REQUIREMENTS - Please output the data below exactly as given, starting at its first line and stopping after the line that contains "obj.data.materials.append(material)".

MATERIAL PROVIDED -
◆ ◆ ◆ ◆ ◆
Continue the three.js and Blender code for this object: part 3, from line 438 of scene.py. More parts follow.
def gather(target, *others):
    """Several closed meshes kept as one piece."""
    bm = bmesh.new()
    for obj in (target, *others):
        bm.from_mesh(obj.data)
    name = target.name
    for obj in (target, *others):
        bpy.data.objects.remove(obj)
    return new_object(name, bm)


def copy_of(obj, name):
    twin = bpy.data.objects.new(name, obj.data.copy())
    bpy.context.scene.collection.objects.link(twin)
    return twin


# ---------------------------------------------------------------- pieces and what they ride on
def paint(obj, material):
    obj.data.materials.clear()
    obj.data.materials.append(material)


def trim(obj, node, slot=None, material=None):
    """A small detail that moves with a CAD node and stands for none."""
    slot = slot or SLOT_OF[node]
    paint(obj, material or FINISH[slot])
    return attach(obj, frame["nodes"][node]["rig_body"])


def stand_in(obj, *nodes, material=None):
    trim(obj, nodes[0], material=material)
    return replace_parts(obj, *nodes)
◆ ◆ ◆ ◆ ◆
FINAL RESULT -
Continue the three.js and Blender code for this object: part 3, from line 438 of scene.py. More parts follow.
def gather(target, *others):
    """Several closed meshes kept as one piece."""
    bm = bmesh.new()
    for obj in (target, *others):
        bm.from_mesh(obj.data)
    name = target.name
    for obj in (target, *others):
        bpy.data.objects.remove(obj)
    return new_object(name, bm)


def copy_of(obj, name):
    twin = bpy.data.objects.new(name, obj.data.copy())
    bpy.context.scene.collection.objects.link(twin)
    return twin


# ---------------------------------------------------------------- pieces and what they ride on
def paint(obj, material):
    obj.data.materials.clear()
    obj.data.materials.append(material)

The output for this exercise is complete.